As CCIA has repeatedly reported, Germany was the first country in the European Union to have passed a law, called the Leistungsschutzrecht, that extends copyright protection to text excerpts, like snippets, generated by search engines and online aggregators. Even though the legislature has in the end somehow tried to minimize the impact on online businesses, by excluding ‘smallest text excerpts’ from the scope of the law, the impact of the law remains uncertain and we expect years of litigation so clarify the law.
We have criticized the German ancillary copyright initiative on multiple grounds and remain concerned about the law as well as about other, similar legislative proposals across Europe. The passing of this law, however, has put another issue to the fore that could increasingly become a problem for cross-border e-commerce services across the EU — Member States’ blatant non-consideration of their duty to notify draft laws that have an impact on information society services.
Given that the EU is a patchwork of 27 Member States with distinct laws, a key objective of European integration has always been to set up a common market to ensure cross-border economic activity. Despite huge successes, this objective is far from complete and arguably, the Internet has made the completion of a common economic area across the EU even more pressing given its trade-facilitating nature. This was rightly recognized by the EU legislator in passing the ‘Transparency Directive’ that lays down a mandatoryprocedure for the provision of information about Member States’ rules on information society services.

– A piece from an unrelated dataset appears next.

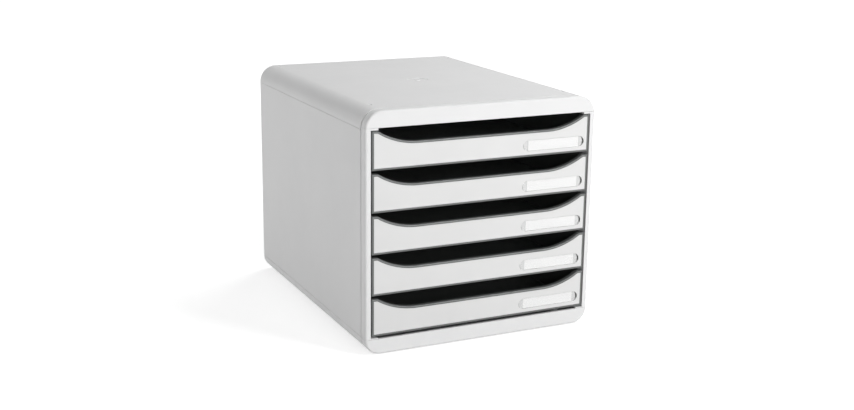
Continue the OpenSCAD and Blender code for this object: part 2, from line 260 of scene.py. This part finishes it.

According to this procedure, Member States must notify draft laws and rules on information society services in order to allow the Commission, Member States, and the private sector to comment and raise concerns about potential barriers to intra-EU trade. The importance of this mechanism must be stressed: it provides public and private players with the chance to raise potential concerns before they mature, making sure that online businesses don’t have to adapt their services for each EU country. This essentially ensures the free movement of online services across the EU.
Against this background it is regrettable and worrisome that an important EU founding State has decided to simply ignore the rules. In the Commission’s Staff Working Document accompanying last year’s Communication on a digital single market of e-commerce and other online services, this problem of non-notification of draft laws was rightly addressed. We will continue to urge the Commission to be vigilant over this issue as online services need an adequate level of legal certainty to operate across the EU. And also, it cannot be in the interest of Member States to face the risk of infringement proceedings for breaching their EU obligations.